My second running option is the dreaded torture mill. Each mile feels like the endless passing seconds on the wall of your last period class the day before Summer Break. If I can get at least a 5K on the treadmill, then I consider it a victory. I’ve tried various approaches to make the miles go faster – music, netflix, visualizations of everyone in the room naked. I don’t know if that last one has ever worked for anyone. Maybe it’s only for when you are giving speeches or presentations? So I’m also choosing not to run on the treadmill. And again, it’s part of my democratic running right.

Torture Mill

Torture Mill

I’m hoping Spring comes early, because I have an ambitious sub-2 half marathon come May. This means I’ll need to invest a considerable amount of time on strength training exercises – P90X, Insanity, Weight Training, Spinning Classes, Thighmaster.

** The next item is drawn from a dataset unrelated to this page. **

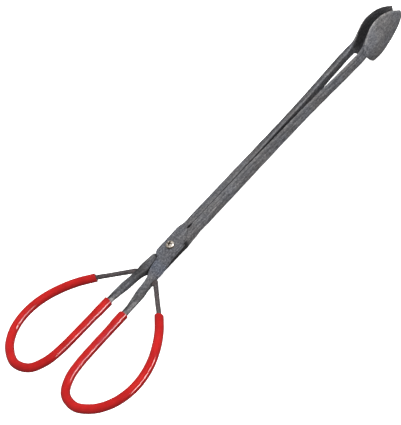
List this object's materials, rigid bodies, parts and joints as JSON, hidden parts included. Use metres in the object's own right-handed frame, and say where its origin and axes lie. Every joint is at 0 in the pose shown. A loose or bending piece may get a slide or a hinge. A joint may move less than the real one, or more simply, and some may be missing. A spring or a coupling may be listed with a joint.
{
  "type": "long scissor tongs",
  "caption": "Long forged-steel scissor tongs with spoon-shaped jaws on slim square arms, a screw pivot and closed finger loops sleeved in red plastic.",
  "frame": {"origin": "centre of the bounding box in X and Y, on the plane of the spoons' lowest edge", "axes": "+Y along the tongs from the finger loops to the spoon jaws, +Z along the pivot screw towards its head, +X across the tongs to the upper arm's finger loop"},
  "size_m": [0.1512, 0.491, 0.0382],
  "materials": {
    "forged_steel": "dark as-forged scale, slightly mottled, satin",
    "rod_steel": "drawn rod with a brown-purple heat tint near its welds",
    "weld_metal": "dark heat-tinted weld",
    "red_sleeve": "smooth glossy soft plastic",
    "plated_steel": "bright plated, faintly yellow"
  },
  "bodies": {
    "lower_half": {"bottom_arm": "forged_steel", "bottom_loop_rod": "rod_steel", "bottom_return_weld": "weld_metal", "bottom_butt_weld": "weld_metal", "bottom_grip_sleeve": "red_sleeve", "pivot_screw": "plated_steel", "pivot_washer": "plated_steel", "pivot_nut": "plated_steel"},
    "upper_half": {"top_arm": "forged_steel", "top_loop_rod": "rod_steel", "top_return_weld": "weld_metal", "top_butt_weld": "weld_metal", "top_grip_sleeve": "red_sleeve"}
  },
  "joints": [
    {"name": "pivot", "type": "hinge", "parent": "lower_half", "child": "upper_half", "pos_m": [0, -0.0822, 0.02], "axis": [0, 0, 1], "range_deg": [0, 45]}
  ]
}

Of course, choosing not to be an active participant in the world of running brings about feelings of guilt. How can I possibly not exercise my running right when so many others do not have the opportunity to do so? But I’ve come to accept that if I want to believe in the power of running, it’s important for me to enjoy it. Otherwise, running is no longer democratic. It becomes totalitarian.

How is your winter training coming along? Do you mind running in inclement weather? What do you do to stay fit when you are not running?